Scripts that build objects
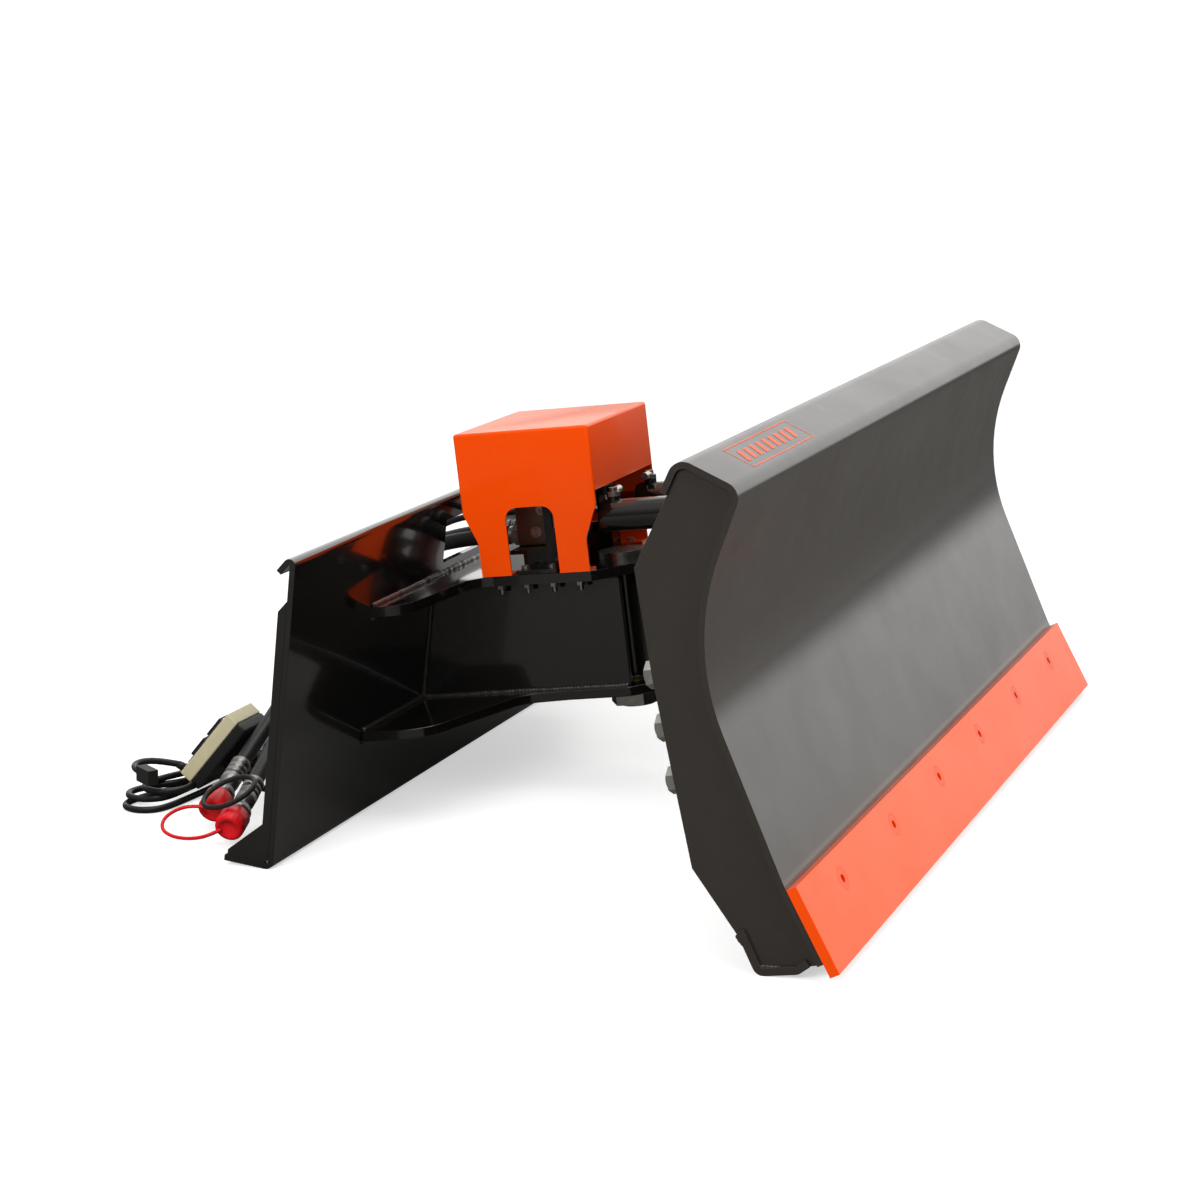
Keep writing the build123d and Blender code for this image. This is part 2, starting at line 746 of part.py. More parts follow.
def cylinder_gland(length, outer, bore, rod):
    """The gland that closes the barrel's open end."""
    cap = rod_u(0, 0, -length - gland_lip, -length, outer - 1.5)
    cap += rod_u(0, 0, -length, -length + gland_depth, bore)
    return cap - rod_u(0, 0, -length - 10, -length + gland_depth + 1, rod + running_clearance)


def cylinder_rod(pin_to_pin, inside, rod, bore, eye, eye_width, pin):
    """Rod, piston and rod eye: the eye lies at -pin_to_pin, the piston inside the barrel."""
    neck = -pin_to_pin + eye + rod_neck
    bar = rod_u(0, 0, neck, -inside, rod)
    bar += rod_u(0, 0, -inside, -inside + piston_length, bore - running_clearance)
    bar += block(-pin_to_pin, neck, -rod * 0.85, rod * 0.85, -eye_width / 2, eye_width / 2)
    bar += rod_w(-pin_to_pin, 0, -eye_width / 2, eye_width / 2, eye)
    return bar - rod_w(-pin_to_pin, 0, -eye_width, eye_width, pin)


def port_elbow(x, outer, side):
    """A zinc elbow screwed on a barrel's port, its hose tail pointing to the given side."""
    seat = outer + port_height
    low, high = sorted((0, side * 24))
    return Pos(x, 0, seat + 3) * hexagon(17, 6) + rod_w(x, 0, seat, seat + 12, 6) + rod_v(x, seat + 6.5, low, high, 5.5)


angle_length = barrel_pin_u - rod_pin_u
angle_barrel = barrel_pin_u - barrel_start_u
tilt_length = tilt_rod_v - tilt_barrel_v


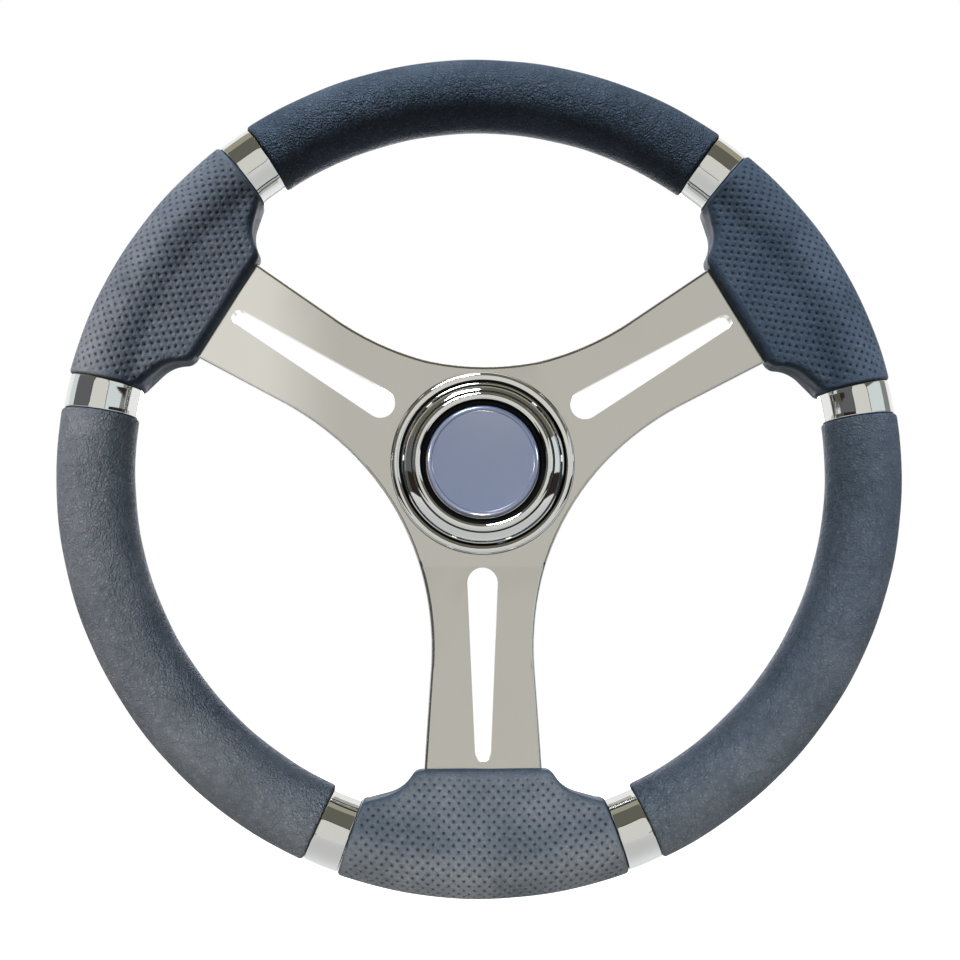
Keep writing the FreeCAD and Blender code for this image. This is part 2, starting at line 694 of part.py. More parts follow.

• _GIVEN EXERCISE_: Word for word, reproduce the listing above from its start up to and including the line that has "return cap - rod_u(0, 0, -length". Give only those lines.

• _OUTPUT_:
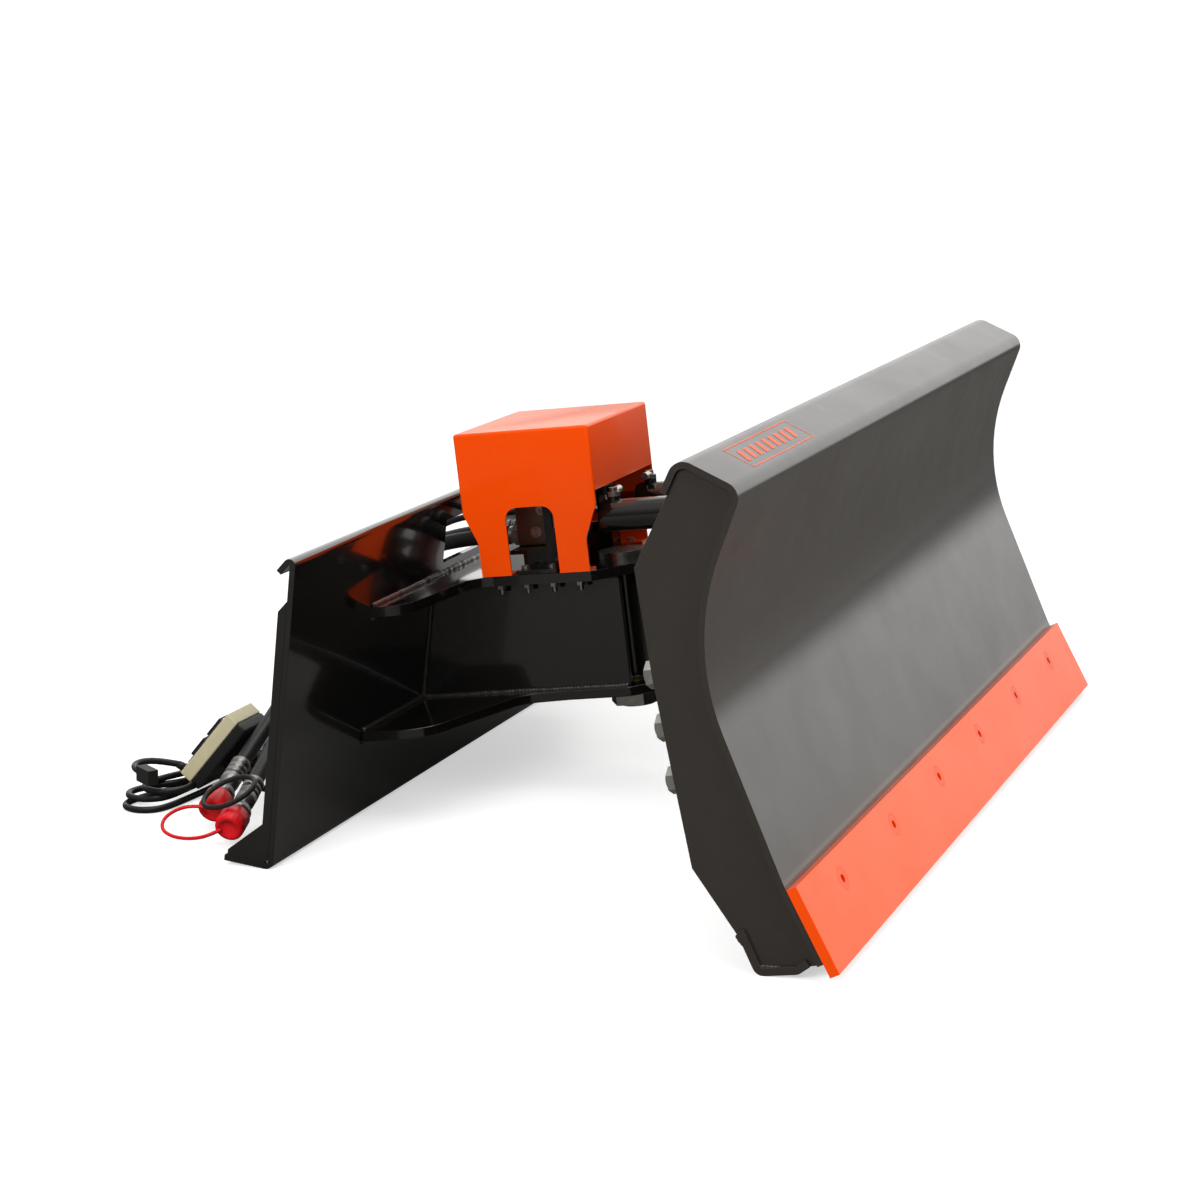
Keep writing the build123d and Blender code for this image. This is part 2, starting at line 746 of part.py. More parts follow.
def cylinder_gland(length, outer, bore, rod):
    """The gland that closes the barrel's open end."""
    cap = rod_u(0, 0, -length - gland_lip, -length, outer - 1.5)
    cap += rod_u(0, 0, -length, -length + gland_depth, bore)
    return cap - rod_u(0, 0, -length - 10, -length + gland_depth + 1, rod + running_clearance)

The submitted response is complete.